Your logo may have different subtle variations, like a text version and a logo-only version, but it should have the same font style, colors, and overall theme pertaining to your published brand style guide

Recognizability is one of the greatest factors that consumers take into consideration when it comes to trusting a brand. A consistent brand style will not only make your brand appear more professional, it will also help your audience remember who you are by associating your brand with your products.

Consider The Scale

How would your logo look embroidered on a shirt or backpack, or printed on smaller items like a lanyard/pen? These are all things you should consider when designing or modifying your logo. Have multiple (yet similar) variations of your logo that you can use on different-sized items so you don't run into problems later on when you send items to print.

Also, think about the 5, 15, 50 rule - what is your audience going to see from 5 feet away? Or from as far as 50 feet? If there is there a clear message that is perceivable from all of these distances, then your design will be much more successful. This rule is especially useful for outdoor signage such as billboards, signs and banners, which is why it's important to have large text accompanied by smaller text or an image that makes the message clear. 

Make your call-to-action the highlight of the ad, so a general rule of thumb is to keep phone numbers or web addresses as the main focus so those passing by your display ad remember your CTA. 

Choose Colors And Fonts With A Purpose

The fonts and colors you use in your branding should be meaningful to your brand, not just trendy. Here are a few tips regarding fonts and colors to consider when designing materials for your brand launch:

  • Primary/PicMonkey Collage.jpgSecondary Colors - Have 2-4 primary colors included in your brand style guide and 4-5 secondary colors in your brand style guide. There are great free online tools available to help you develop a color palette for your brand, our favorites are coolors.co for randomly generated palettes that you can customize and color-hex.com for a list of user-generated color palettes. 
  • White/Black Logo Versions - Whether you're designing a website or a t-shirt, it's useful for you to have a white and black version of your logo on hand to work with any color scheme. 
  • Use Contrasting Colors - Pair warm colors like red, yellow, and orange with cooler colors like blue, purple, and green to create visually appealing graphics. Our previous branding had a limited color palette, so our design added warm and cool colors to compliment the primary green color in our style guide. This opened up more opportunities for eye-catching designs. 
  • Use A Different Color Variation - Another way to make your brand stand out is to use a color variation that is slightly different than the standard colors you'd see more frequently. For example, T-Mobile's magenta is slighty different than other pink hues that are more common and the color alone now is a major identifier for the company. 
  • Be Careful With Thinner Fonts - Cursive or thin fonts often become distorted when shrinking the image for engravery, embroidery, or smaller web content. Use caution with these fonts and be aware that some script fonts can lose quality or detail when used for small projects. 
  • Avoid Default Fonts For Banners/Signs - These are the fonts you see everywhere: Times New Roman, Arial, Verdana, etc. These fonts have been used so many times, many people will ignore your text simply because the font is not visually appealing. 
Use Vector Artwork

It happens all too often - a client will send their item to be printed or engraved only to realize that the design they paid for is a raster file, not a vector. Raster files may look great on the web, but they don't work for production of most items for a few reaons. Knowing the right kind of file type to use can save you a lot of time and hassle in the future.

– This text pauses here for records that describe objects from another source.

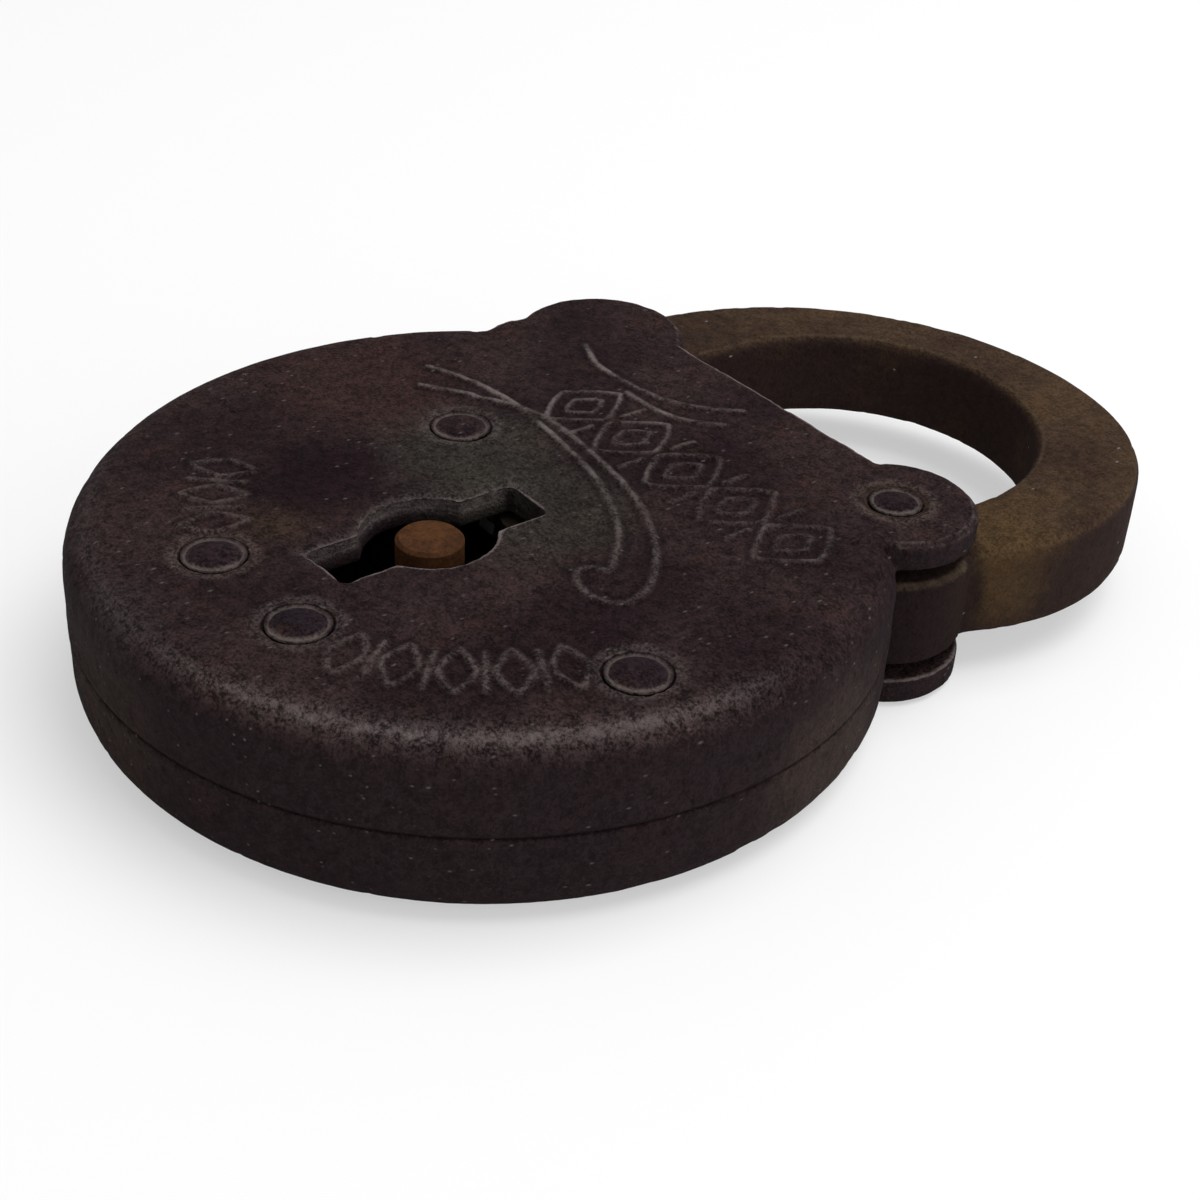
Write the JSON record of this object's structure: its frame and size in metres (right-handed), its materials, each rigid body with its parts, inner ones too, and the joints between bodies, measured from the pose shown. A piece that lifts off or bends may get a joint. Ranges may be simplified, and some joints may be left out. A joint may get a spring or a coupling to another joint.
{
  "type": "padlock",
  "caption": "Round flat lever padlock with a swinging bar shackle, riveted two-piece case and a keyhole with a centre post, rusted all over.",
  "frame": {"origin": "on the back face, under the centre of the round case; the lock lies on its back", "axes": "+Z out of the keyhole side, +Y from the case to the shackle, +X to the right seen from the keyhole side"},
  "size_m": [0.06, 0.0873, 0.0144],
  "materials": {
    "case_iron": "dark purplish brown rusted iron, fine pitting, worn greyer on the rim and round the keyhole",
    "shackle_iron": "olive brown rusted iron, darker on its inner side, ochre near the pivot",
    "rivet_iron": "dark rusted rivet heads with a worn crown",
    "post_bronze": "dull orange brown bronze, worn on top",
    "bolt_brass": "dull tarnished brass",
    "lever_brass": "dull stamped brass sheet",
    "spring_steel": "blued spring steel with light rust",
    "pin_steel": "turned steel with light rust"
  },
  "bodies": {
    "case": {"front_shell": "case_iron", "back_shell": "case_iron", "pivot_rivet": "rivet_iron", "upper_rivet": "rivet_iron", "left_rivet": "rivet_iron", "bottom_rivet": "rivet_iron", "right_rivet": "rivet_iron", "key_post": "post_bronze", "lever_pin": "pin_steel"},
    "shackle": {"shackle": "shackle_iron"},
    "bolt": {"lock_bolt": "bolt_brass", "bolt_stump": "pin_steel"},
    "lever_1": {"lever_1": "lever_brass", "lever_spring_1": "spring_steel"},
    "lever_2": {"lever_2": "lever_brass", "lever_spring_2": "spring_steel"},
    "lever_3": {"lever_3": "lever_brass", "lever_spring_3": "spring_steel"},
    "lever_4": {"lever_4": "lever_brass", "lever_spring_4": "spring_steel"},
    "lever_5": {"lever_5": "lever_brass", "lever_spring_5": "spring_steel"},
    "lever_6": {"lever_6": "lever_brass", "lever_spring_6": "spring_steel"}
  },
  "joints": [
    {"name": "shackle_swing", "type": "hinge", "parent": "case", "child": "shackle", "pos_m": [0.0167, 0.0248, 0.0071], "axis": [0, 0, -1], "range_deg": [-5, 60]},
    {"name": "bolt_slide", "type": "slide", "parent": "case", "child": "bolt", "axis": [-1, 0, 0], "range_m": [0, 0.0035]},
    {"name": "lever_1_lift", "type": "hinge", "parent": "case", "child": "lever_1", "pos_m": [0.013, 0.0095, 0.0071], "axis": [0, 0, -1], "range_deg": [0, 3.18], "deforming": ["lever_spring_1"]},
    {"name": "lever_2_lift", "type": "hinge", "parent": "case", "child": "lever_2", "pos_m": [0.013, 0.0095, 0.0071], "axis": [0, 0, -1], "range_deg": [0, 4.38], "deforming": ["lever_spring_2"]},
    {"name": "lever_3_lift", "type": "hinge", "parent": "case", "child": "lever_3", "pos_m": [0.013, 0.0095, 0.0071], "axis": [0, 0, -1], "range_deg": [0, 3.67], "deforming": ["lever_spring_3"]},
    {"name": "lever_4_lift", "type": "hinge", "parent": "case", "child": "lever_4", "pos_m": [0.013, 0.0095, 0.0071], "axis": [0, 0, -1], "range_deg": [0, 4.94], "deforming": ["lever_spring_4"]},
    {"name": "lever_5_lift", "type": "hinge", "parent": "case", "child": "lever_5", "pos_m": [0.013, 0.0095, 0.0071], "axis": [0, 0, -1], "range_deg": [0, 3.88], "deforming": ["lever_spring_5"]},
    {"name": "lever_6_lift", "type": "hinge", "parent": "case", "child": "lever_6", "pos_m": [0.013, 0.0095, 0.0071], "axis": [0, 0, -1], "range_deg": [0, 4.66], "deforming": ["lever_spring_6"]}
  ],
  "couplings": [
    {"joint": "lever_1_lift", "follows": "bolt_slide", "rad_per_m": 15.824},
    {"joint": "lever_2_lift", "follows": "bolt_slide", "rad_per_m": 21.802},
    {"joint": "lever_3_lift", "follows": "bolt_slide", "rad_per_m": 18.286},
    {"joint": "lever_4_lift", "follows": "bolt_slide", "rad_per_m": 24.615},
    {"joint": "lever_5_lift", "follows": "bolt_slide", "rad_per_m": 19.341},
    {"joint": "lever_6_lift", "follows": "bolt_slide", "rad_per_m": 23.209}
  ]
}
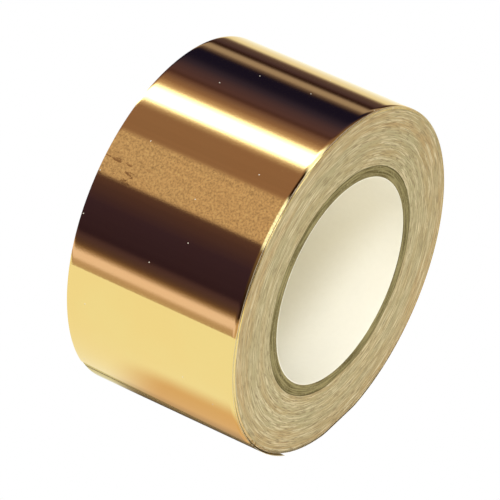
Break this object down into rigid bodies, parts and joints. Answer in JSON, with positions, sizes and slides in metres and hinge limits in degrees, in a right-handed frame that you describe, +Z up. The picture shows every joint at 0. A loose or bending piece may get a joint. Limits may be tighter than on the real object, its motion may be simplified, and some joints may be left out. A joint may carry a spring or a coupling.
{
  "type": "copper foil tape roll",
  "caption": "Roll of adhesive-backed copper foil tape on a paperboard core, standing on its rim with its loose end sprung off the roll and the end of the liner sticking out past the foil as a tab.",
  "frame": {"origin": "centre of the bore, halfway across the tape", "axes": "Y along the bore, with the side that faces the viewer at -Y; +Z up, away from the flat that the roll stands on; the loose end hangs down the -X side"},
  "size_m": [0.0936, 0.0508, 0.0929],
  "materials": {
    "copper_foil": "bright rolled copper foil, mirror-like with a fine rolling grain",
    "adhesive": "clear acrylic adhesive film",
    "release_paper": "cream release paper, smooth and slightly glossy",
    "tape_edges": "tan edges of tightly wound paper and foil, faint concentric lines",
    "paperboard": "olive-brown paperboard, cut edge",
    "lining_paper": "white lining paper, matt"
  },
  "bodies": {
    "roll": {"bore_lining": "lining_paper", "core_ply_1": "paperboard", "core_ply_2": "paperboard", "core_ply_3": "paperboard", "core_ply_4": "paperboard", "core_ply_5": "paperboard", "starter_strip": "adhesive", "packed_turns": "tape_edges", "outer_liner_turns": "release_paper", "outer_adhesive_turns": "adhesive", "outer_foil_turns": "copper_foil"},
    "tail": {"tail_liner": "release_paper", "tail_adhesive_held": "adhesive", "tail_foil_held": "copper_foil"},
    "tail_foil": {"tail_adhesive_free": "adhesive", "tail_foil_free": "copper_foil"}
  },
  "joints": [
    {"name": "tail_lift", "type": "hinge", "parent": "roll", "child": "tail", "pos_m": [-0.04516, 0, 0.0121], "axis": [0, 1, 0], "range_deg": [0, 75]},
    {"name": "foil_peel", "type": "hinge", "parent": "tail", "child": "tail_foil", "pos_m": [-0.04688, 0, 0.00058], "axis": [0, 1, 0], "range_deg": [0, 60]}
  ]
}
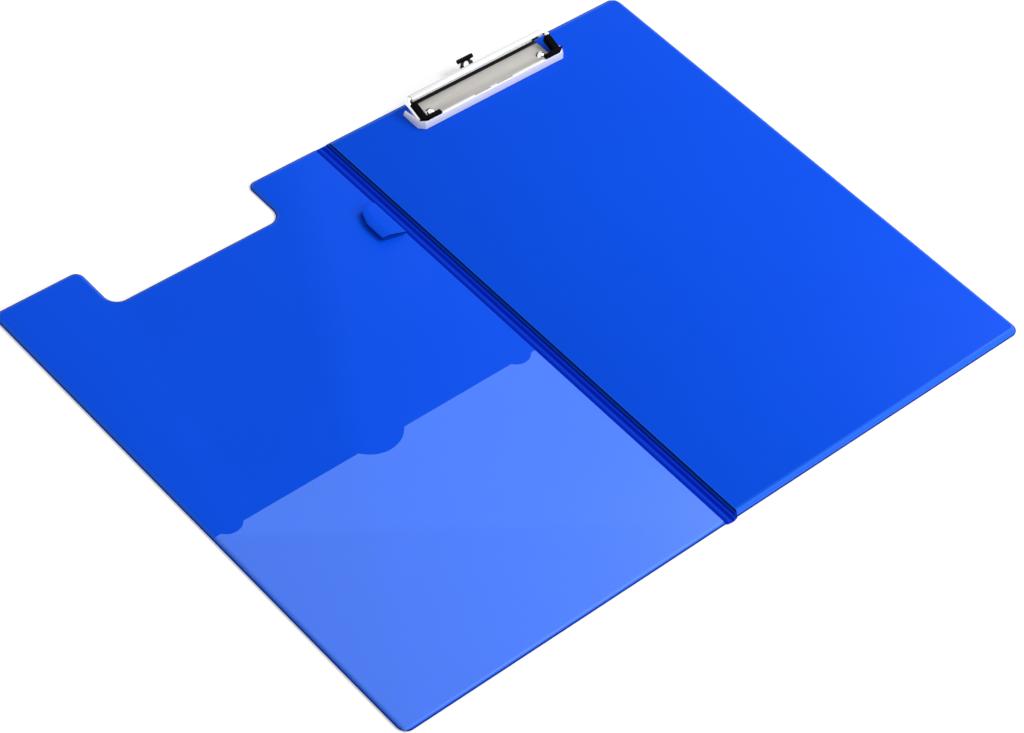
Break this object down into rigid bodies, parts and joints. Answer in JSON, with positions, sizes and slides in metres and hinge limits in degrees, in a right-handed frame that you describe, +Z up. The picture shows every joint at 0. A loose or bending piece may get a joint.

Vector artwork is any artwork that was originally created using a program like Adobe Illustrator or Corel Draw - files come in different formats, including: .ai, .eps, .cdr .pdf, and .svg. Vector artwork has hard lines no matter how much you zoom in - the image will never be distorted. This is why vector artwork is used for printing, embroidery, engravery, and most production items because the artwork will be clear and no details will be left out of your design. 

Raster artwork on the other hand, is used for most web-based graphics and will have blurry lines when zooming in or printing. That is because rather than generating new pixels to fill the space when the image is expanded, the number of pixels remains the same so the image loses quality. Some examples of raster artwork file types .jpg, .gif, .png, and .tif.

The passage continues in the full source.